Il est vrai que nos élites savent aussi adopter le langage de l’anti-racisme et de l’anti-sexisme : c’est par exemple au nom de l’antiracisme que le Non au référendum sur le Traité européen, réduit à un simple repli nationaliste, a été disqualifié, et on ne compte plus les féministes les plus intransigeant-e-s dès que pointe un foulard islamique ou, plus largement, dès qu’il s’agit de dénoncer le sexisme des « jeunes de banlieue ». Faut-il en conclure, comme le fait par exemple Walter Benn Michaels dans un pamphlet caricatural et au fond assez odieux [1], que ces élites sont soudainement devenues anti-racistes et anti-sexistes ? Que ces causes sont tout à coup devenues légitimes, intégrées par un système disposé à céder sur les fronts secondaires pour sauver l’essentiel : la domination économique et sociale ? Le croire serait aussi naïf que de penser que la classe dirigeante, lorsqu’elle se penche sur les « quartiers difficiles » pour y promouvoir la « mixité sociale » et la « citoyenneté », est désormais résolue à lutter contre la pauvreté. Nulle hiérarchie ne peut en fait être établie entre un front principal, le front de classe, sur lequel les dominants ne céderaient rien, et des fronts secondaires, les dominations racistes et hétérosexistes, sur lesquels ils seraient prêts à lâcher du lest.
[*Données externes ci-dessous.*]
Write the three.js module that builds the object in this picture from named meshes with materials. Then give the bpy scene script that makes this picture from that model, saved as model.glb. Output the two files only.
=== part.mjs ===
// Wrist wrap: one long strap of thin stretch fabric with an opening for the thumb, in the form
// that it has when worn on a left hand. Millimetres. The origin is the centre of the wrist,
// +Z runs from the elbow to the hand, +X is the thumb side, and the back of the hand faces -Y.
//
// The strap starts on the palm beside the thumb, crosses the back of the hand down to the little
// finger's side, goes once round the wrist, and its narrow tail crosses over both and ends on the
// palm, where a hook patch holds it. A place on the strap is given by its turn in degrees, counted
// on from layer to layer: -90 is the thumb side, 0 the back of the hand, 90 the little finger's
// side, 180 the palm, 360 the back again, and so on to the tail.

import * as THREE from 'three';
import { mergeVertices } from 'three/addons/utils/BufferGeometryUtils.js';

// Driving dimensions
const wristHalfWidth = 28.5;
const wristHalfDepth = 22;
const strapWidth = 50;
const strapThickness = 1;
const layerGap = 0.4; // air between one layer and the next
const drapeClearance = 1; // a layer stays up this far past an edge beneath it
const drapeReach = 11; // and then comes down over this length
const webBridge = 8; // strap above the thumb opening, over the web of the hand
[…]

Car après tout, s’ils savent adopter des postures antiracistes, féministes et même gay-friendly à des fins de stigmatisation des classes populaires (disqualifiées comme racistes, sexistes et homophobes), la réciproque est tout aussi vraie : les gardiens de l’ordre raciste et hétérosexiste – qui sont souvent mais pas toujours les mêmes que les défenseurs de l’ordre capitaliste – adoptent avec tout autant de facilité une posture et un vocabulaire populiste, ouvriériste voire classiste quand il s’agit de disqualifier le mouvement féministe, les revendications homosexuelles ou les luttes de l’immigration : les unes sont stigmatisées comme des bourgeoises mal baisées, les autres comme des nantis du Marais, les troisièmes comme une « beurgeoisie » bobo terrorisant les petits-blancs-prolétarisés-qui-votent-FN, et tou-te-s sont accusés de méconnaître la pauvreté voire de mépriser les pauvres – forcément mâles, blancs et hétérosexuels. Au mépris de classe déguisé en antiracisme ou en féminisme répond symétriquement ce que Christine Delphy a nommé la haine des femmes déguisée en amour des prolétaires, à quoi il convient d’ajouter la haine du « garçon arabe » déguisée en féminisme pro « beurette » et la haine de l’immigré déguisée en compassion pour le prolétariat lepénisé, ou à l’inverse – chez un Alain Soral par exemple – la haine des femmes et des Juifs déguisée en amour des Arabes [2]. Bref : le pouvoir manie à la perfection la division et les alliances opportunistes, et aucun groupe dominé ne peut à cet égard se prévaloir d’un traitement de faveur.
Si les préoccupations antiracistes et antisexistes ne constituent pas une diversion et un funeste oubli de la question sociale, c’est enfin parce que cette dernière est une totalité complexe où s’intriquent aussi bien le genre et la race que la classe. Si la catégorie des ouvriers, des chômeurs et des précaires est plus féminine que masculine, et si les non-blanc-he-s y sont sur-représenté-e-s, si la population la plus aisée est massivement blanche et masculine – et si, pour revenir au monde médiatique, le groupe des patrons de presse, des directeurs de rédaction et des grands éditocrates est quasi-exclusivement blanc et masculin – c’est bien que l’oppression raciste et sexiste est partie prenante de l’oppression économique. Dissocier la question sociale du racisme et du sexisme, réduits au rang de questions sociétales, n’a donc aucun sens.